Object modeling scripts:
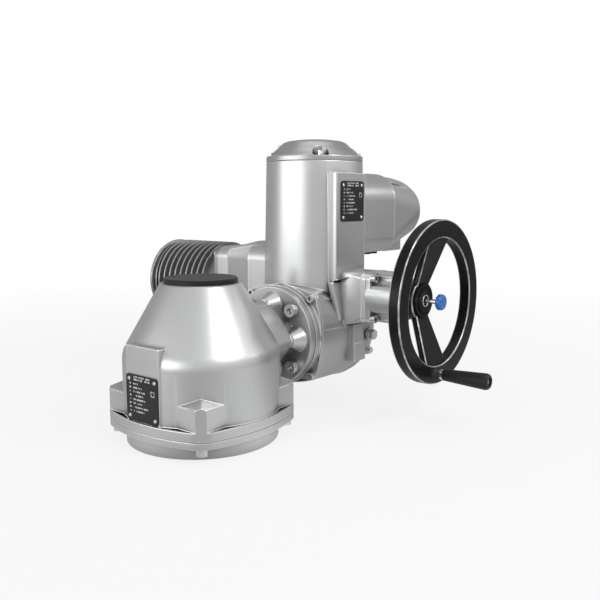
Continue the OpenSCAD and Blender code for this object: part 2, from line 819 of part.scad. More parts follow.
module hollow_shaft_bearings() color(steel) {
    for (y = [front_bearing_y, rear_bearing_y])
        along_y(y) bearing_ring(shaft_seat_r, drive_bearing_r, drive_bearing_t);
}

module rear_plug() color(matt_black) {
    along_y(drum_back_y) cylinder(r = 34, h = 4);
    along_y(drum_back_y - 12) tube(25.9, 20, 12 + eps);
}

// One start of the worm in a cross section, as points between two roots.
function thread_start(angle) = let (root = worm_r - 1.25 * axial_module, tip = worm_r + axial_module)
    [for (p = [[root, -62], [worm_r - 0.5, -38], [tip, -16], [tip + 0.05, 0], [tip, 16],
               [worm_r - 0.5, 38], [root, 62], [root, 90]])
        p[0] * [cos(angle + p[1]), sin(angle + p[1])]];

module worm_shaft() color(steel) {
    turns = worm_length / lead;
    along_x(0) difference() {
        union() {
            translate([0, 0, -worm_length / 2]) rotate(-180 * turns)
                linear_extrude(worm_length, twist = -360 * turns, slices = ceil(14 * turns), $fn = 0)
                    polygon([for (k = [0 : worm_starts - 1])
                        for (p = thread_start(k * 360 / worm_starts)) p]);
            translate([0, 0, motor_coupling_x]) cylinder(r = worm_seat_r, h = 70 - motor_coupling_x);
        }
        translate([0, 0, 62]) cylinder(r = 4, h = 20);
    }
}

module worm_bearings() color(steel) {
    for (x = [worm_bearing_x, -worm_bearing_x - worm_bearing_t])
        along_x(x) bearing_ring(worm_seat_r + run_gap, worm_bearing_r, worm_bearing_t);
}

module coupling_sleeve() color(steel) difference() {
    along_x(motor_coupling_x - 14) cylinder(r = 15, h = 28);
    along_x(motor_coupling_x) cylinder(r = worm_seat_r, h = 20);
    along_x(motor_coupling_x - 20) cylinder(r = rotor_shaft_r, h = 21);
}

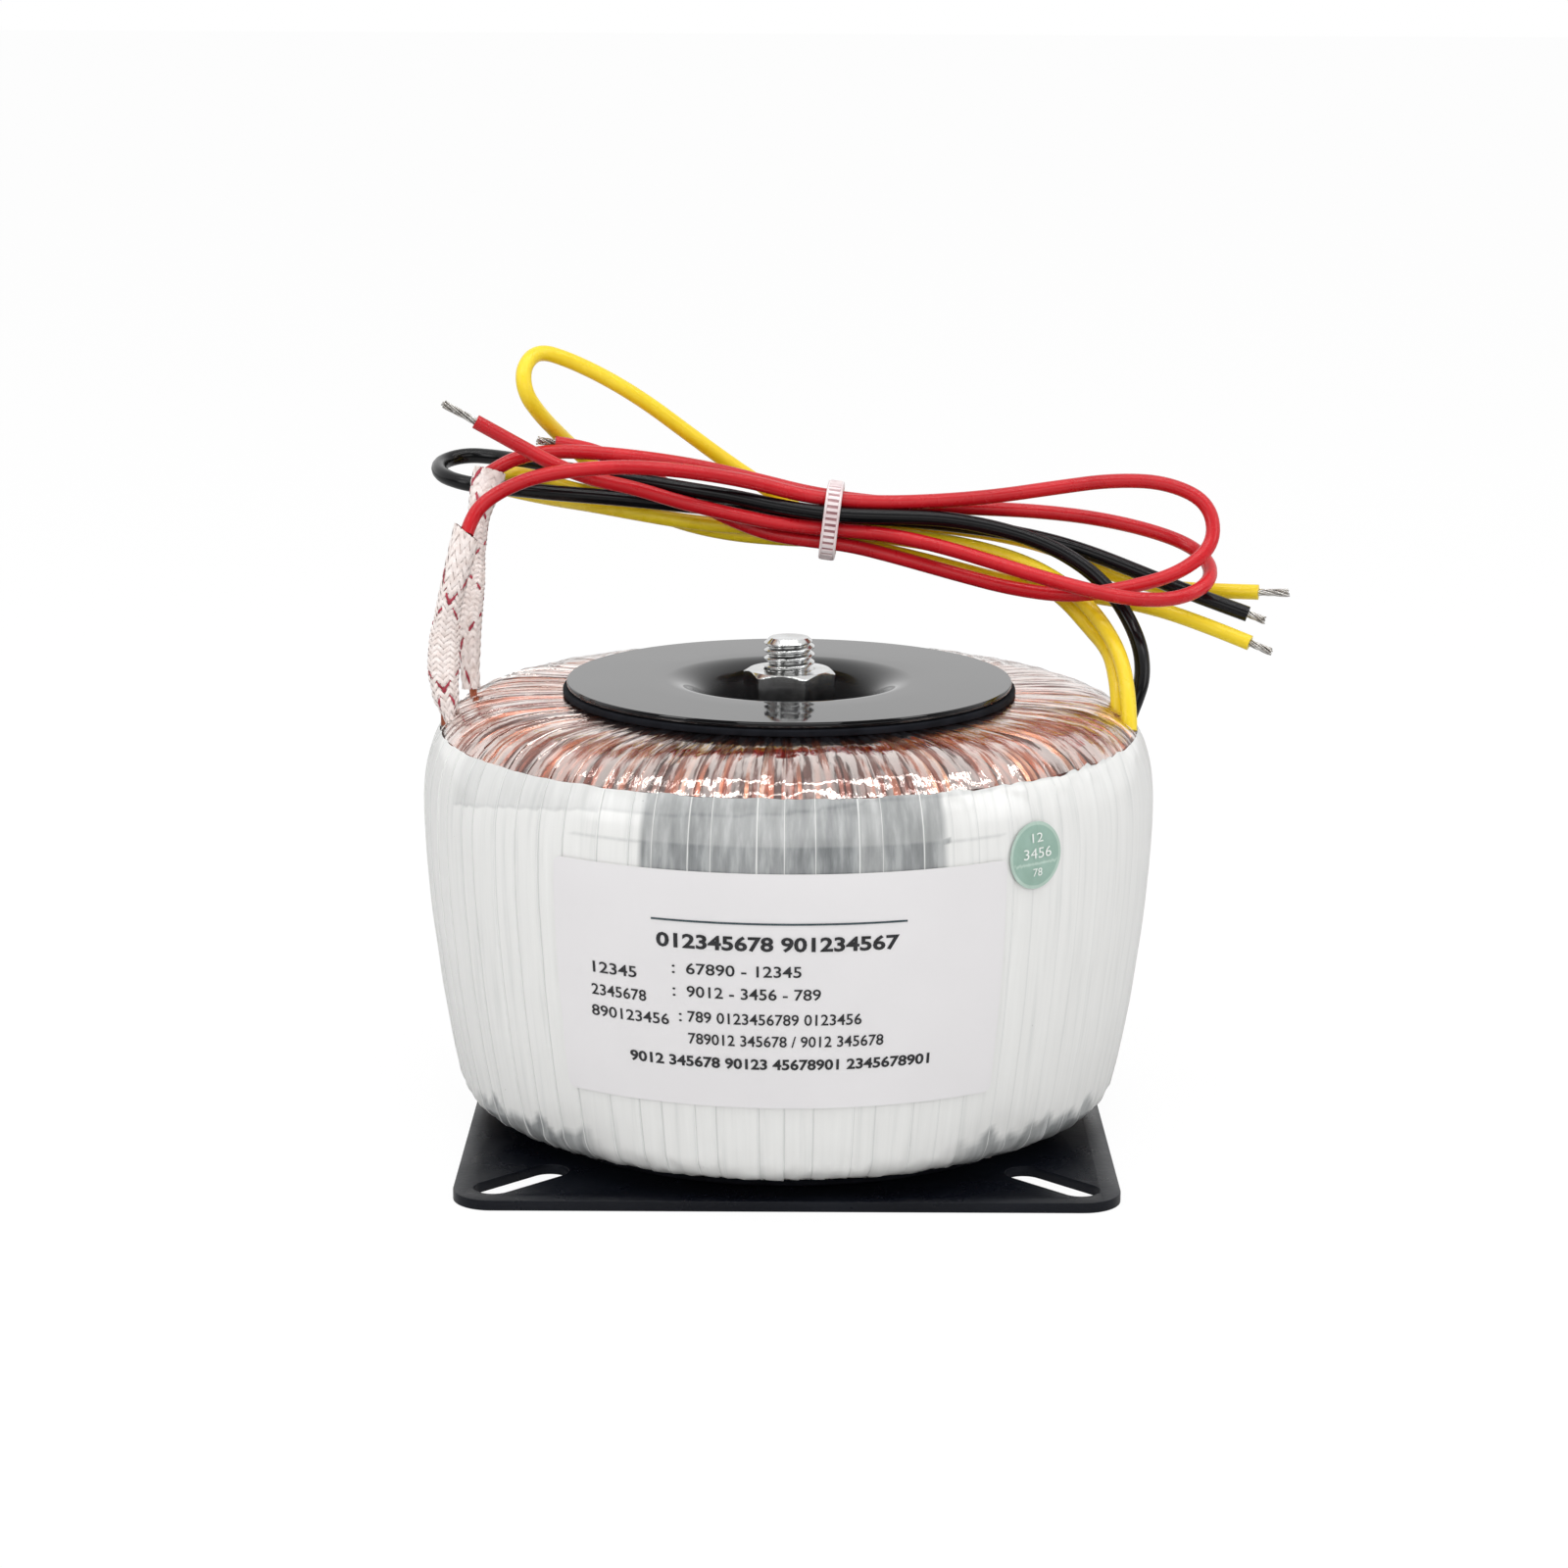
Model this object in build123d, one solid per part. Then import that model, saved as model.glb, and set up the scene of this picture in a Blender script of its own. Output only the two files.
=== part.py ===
from build123d import *
import math
import os

# Toroidal transformer on a square mounting plate, in millimetres.
# The origin is under the middle of the plate, +Z is up along the clamping bolt,
# and -Y is the side with the label.

# Mounting plate
plate_side = 100.0
plate_sheet = 1.6
plate_corner = 6.0
slot_width = 6.0
slot_length = 17.0
slot_offset = 40.0
dome_foot_radius = 17.4
dome_top_radius = 11.0
dome_rim = 3.2

# Wound body, measured over the clear film
body_height = 65.4
hole_radius = 20.0
belly_radius = 57.5
belly_height = 48.5
hole_lip = 5.0
crown_margin = 3.0
crown_fullness = 0.615
shoulder_fullness = 0.917
side_fullness = 0.364
foot_in = 5.3
foot_rise = 4.5
foot_lean = 0.28
foot_pull = 6.0
foot_flat_in = 14.5
foot_flat_pull = 5.5
shoulder_count = 6
side_count = 5
foot_count = 3

# Core and windings, from the inside out
hole_build = 11.0
side_build = 10.5
end_build = 9.7
core_edge = 0.6
core_tape = 1.0
primary_build = 2.6
winding_tape = 0.6
film_build = 0.5
layer_gap = 0.05

# Laps of the clear film, and the white band under it round the side
laps = 72
lap_step = 0.3
band_build = 0.4
band_top_drop = 5.2
band_foot_rise = 1.0

# Label and inspection sticker
paper = 0.15
label_width = 70.0
label_height = 36.0
label_rise = 14.0
label_turn = -1.5
label_corner = 0.8
sticker_diameter = 10.0
sticker_drop = 15.5
sticker_turn = 38.9
sheet_margin_deg = 4.0

# Clamp: pads, dished washer, bolt, nut and washers
base_pad_thickness = 1.9
base_pad_hole = 24.0
top_pad_thickness = 1.0
top_pad_hole = 21.0
pad_overhang = 0.6
dish_radius = 35.0
dish_sheet = 1.1
dish_depth = 8.6
dish_funnel_radius = 15.2
dish_floor_radius = 9.9
dish_roll = 7.9
dish_floor_roll = 2.0
bolt_diameter = 8.0
bolt_length = 70.0
bolt_chamfer = 0.8
hex_across_flats = 13.0
hex_chamfer_deg = 30.0
head_height = 5.3
head_ground_gap = 2.3
nut_height = 6.5
nut_turn = 19.5
bolt_clearance = 0.25
thread_clearance = 0.02
flat_washer_radius = 8.0
flat_washer_thickness = 1.6
spring_washer_radius = 7.1
spring_washer_thickness = 2.0
spring_washer_split = 1.0
spring_washer_slant_deg = 25.0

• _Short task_
Write down the full listing again, exactly.

• _Response to the exercise_
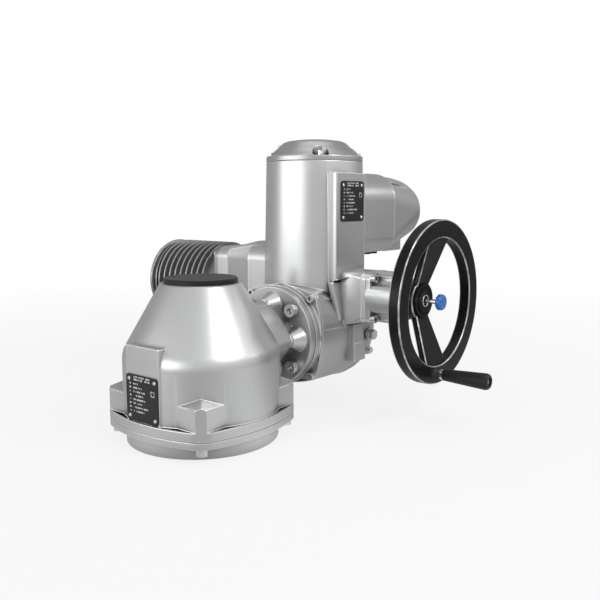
Continue the OpenSCAD and Blender code for this object: part 2, from line 819 of part.scad. More parts follow.
module hollow_shaft_bearings() color(steel) {
    for (y = [front_bearing_y, rear_bearing_y])
        along_y(y) bearing_ring(shaft_seat_r, drive_bearing_r, drive_bearing_t);
}

module rear_plug() color(matt_black) {
    along_y(drum_back_y) cylinder(r = 34, h = 4);
    along_y(drum_back_y - 12) tube(25.9, 20, 12 + eps);
}

// One start of the worm in a cross section, as points between two roots.
function thread_start(angle) = let (root = worm_r - 1.25 * axial_module, tip = worm_r + axial_module)
    [for (p = [[root, -62], [worm_r - 0.5, -38], [tip, -16], [tip + 0.05, 0], [tip, 16],
               [worm_r - 0.5, 38], [root, 62], [root, 90]])
        p[0] * [cos(angle + p[1]), sin(angle + p[1])]];

module worm_shaft() color(steel) {
    turns = worm_length / lead;
    along_x(0) difference() {
        union() {
            translate([0, 0, -worm_length / 2]) rotate(-180 * turns)
                linear_extrude(worm_length, twist = -360 * turns, slices = ceil(14 * turns), $fn = 0)
                    polygon([for (k = [0 : worm_starts - 1])
                        for (p = thread_start(k * 360 / worm_starts)) p]);
            translate([0, 0, motor_coupling_x]) cylinder(r = worm_seat_r, h = 70 - motor_coupling_x);
        }
        translate([0, 0, 62]) cylinder(r = 4, h = 20);
    }
}

module worm_bearings() color(steel) {
    for (x = [worm_bearing_x, -worm_bearing_x - worm_bearing_t])
        along_x(x) bearing_ring(worm_seat_r + run_gap, worm_bearing_r, worm_bearing_t);
}

module coupling_sleeve() color(steel) difference() {
    along_x(motor_coupling_x - 14) cylinder(r = 15, h = 28);
    along_x(motor_coupling_x) cylinder(r = worm_seat_r, h = 20);
    along_x(motor_coupling_x - 20) cylinder(r = rotor_shaft_r, h = 21);
}

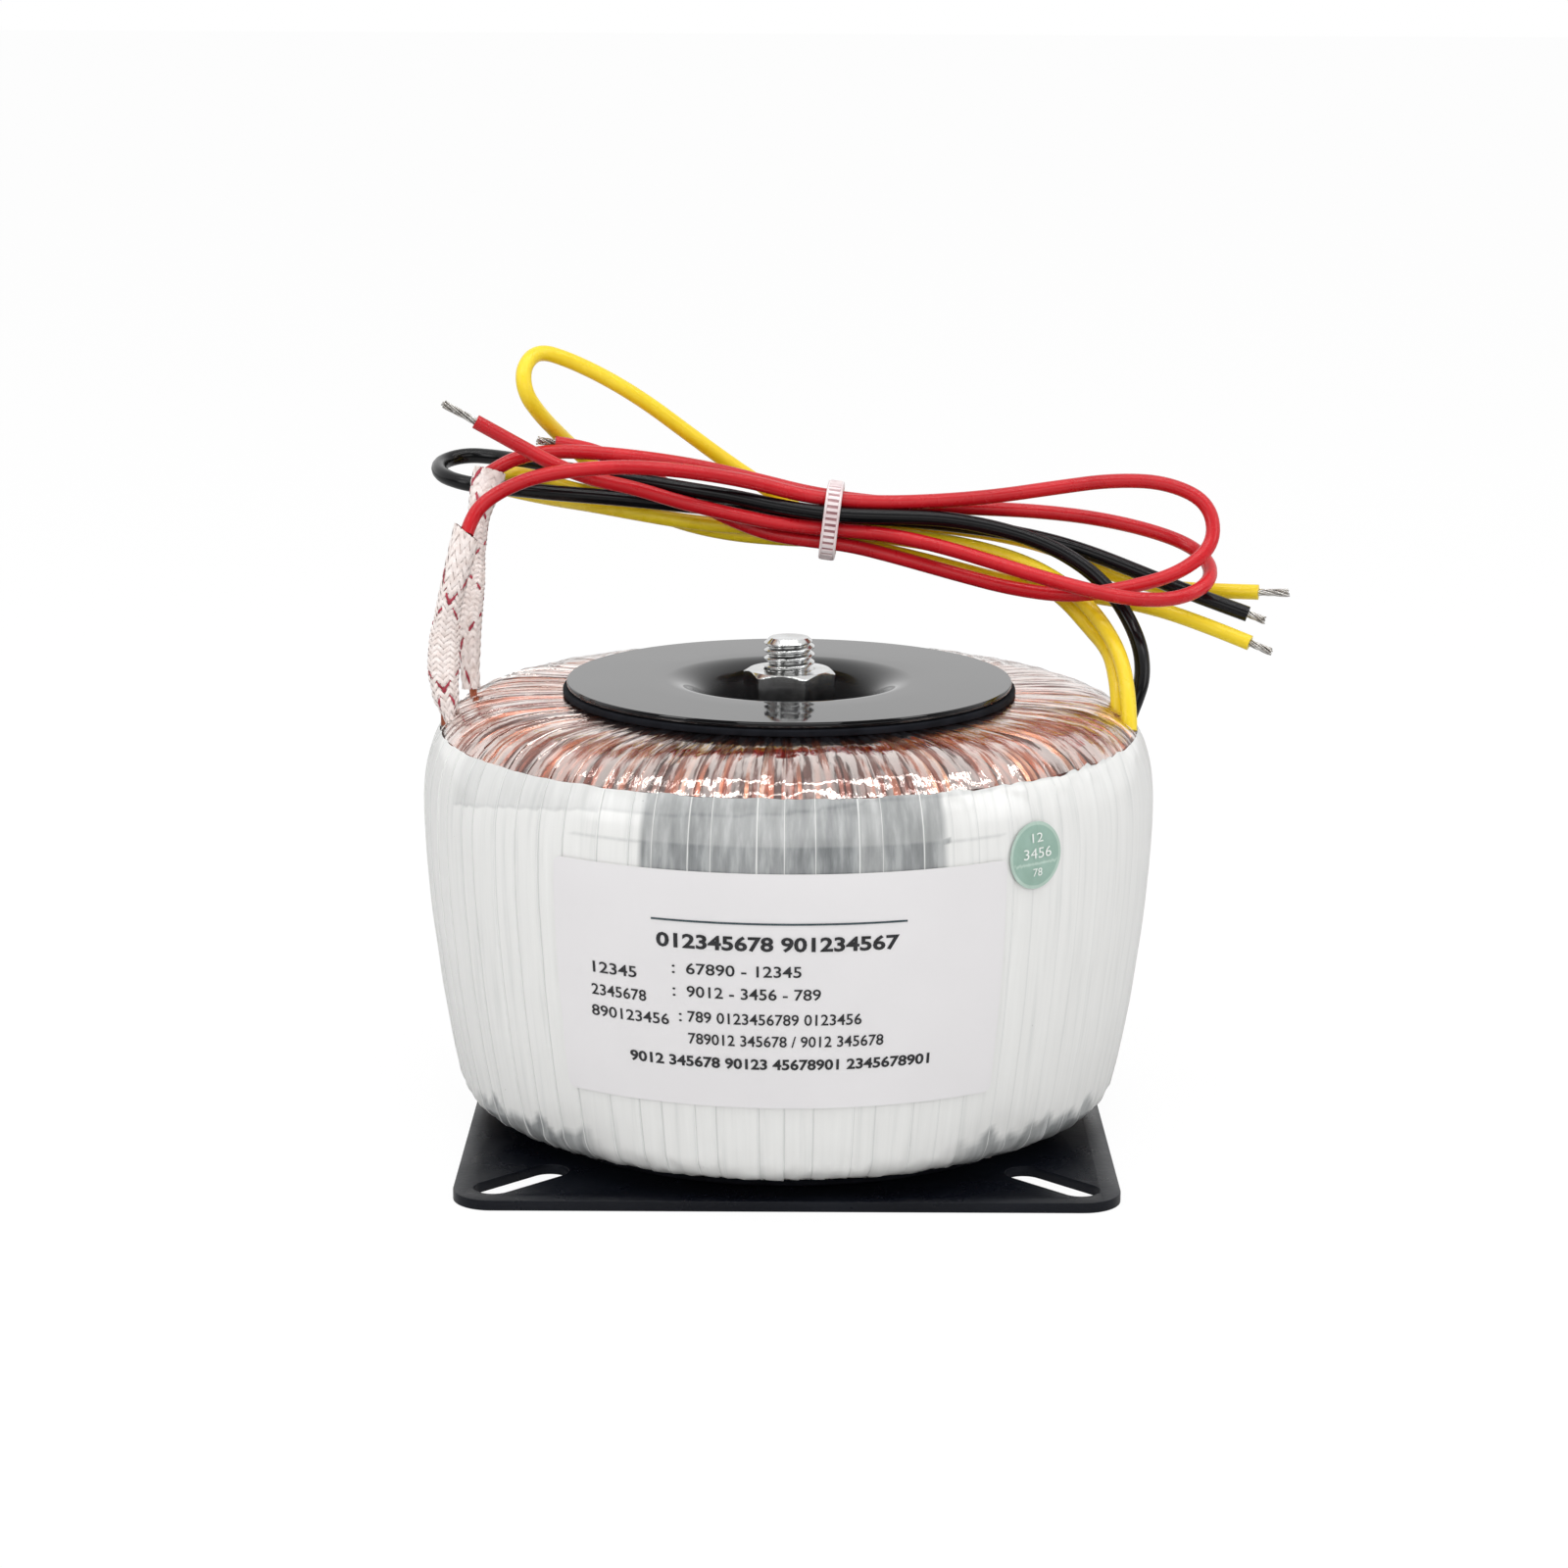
Model this object in build123d, one solid per part. Then import that model, saved as model.glb, and set up the scene of this picture in a Blender script of its own. Output only the two files.
=== part.py ===
from build123d import *
import math
import os

# Toroidal transformer on a square mounting plate, in millimetres.
# The origin is under the middle of the plate, +Z is up along the clamping bolt,
# and -Y is the side with the label.

# Mounting plate
plate_side = 100.0
plate_sheet = 1.6
plate_corner = 6.0
slot_width = 6.0
slot_length = 17.0
slot_offset = 40.0
dome_foot_radius = 17.4
dome_top_radius = 11.0
dome_rim = 3.2

# Wound body, measured over the clear film
body_height = 65.4
hole_radius = 20.0
belly_radius = 57.5
belly_height = 48.5
hole_lip = 5.0
crown_margin = 3.0
crown_fullness = 0.615
shoulder_fullness = 0.917
side_fullness = 0.364
foot_in = 5.3
foot_rise = 4.5
foot_lean = 0.28
foot_pull = 6.0
foot_flat_in = 14.5
foot_flat_pull = 5.5
shoulder_count = 6
side_count = 5
foot_count = 3

# Core and windings, from the inside out
hole_build = 11.0
side_build = 10.5
end_build = 9.7
core_edge = 0.6
core_tape = 1.0
primary_build = 2.6
winding_tape = 0.6
film_build = 0.5
layer_gap = 0.05

# Laps of the clear film, and the white band under it round the side
laps = 72
lap_step = 0.3
band_build = 0.4
band_top_drop = 5.2
band_foot_rise = 1.0

# Label and inspection sticker
paper = 0.15
label_width = 70.0
label_height = 36.0
label_rise = 14.0
label_turn = -1.5
label_corner = 0.8
sticker_diameter = 10.0
sticker_drop = 15.5
sticker_turn = 38.9
sheet_margin_deg = 4.0

# Clamp: pads, dished washer, bolt, nut and washers
base_pad_thickness = 1.9
base_pad_hole = 24.0
top_pad_thickness = 1.0
top_pad_hole = 21.0
pad_overhang = 0.6
dish_radius = 35.0
dish_sheet = 1.1
dish_depth = 8.6
dish_funnel_radius = 15.2
dish_floor_radius = 9.9
dish_roll = 7.9
dish_floor_roll = 2.0
bolt_diameter = 8.0
bolt_length = 70.0
bolt_chamfer = 0.8
hex_across_flats = 13.0
hex_chamfer_deg = 30.0
head_height = 5.3
head_ground_gap = 2.3
nut_height = 6.5
nut_turn = 19.5
bolt_clearance = 0.25
thread_clearance = 0.02
flat_washer_radius = 8.0
flat_washer_thickness = 1.6
spring_washer_radius = 7.1
spring_washer_thickness = 2.0
spring_washer_split = 1.0
spring_washer_slant_deg = 25.0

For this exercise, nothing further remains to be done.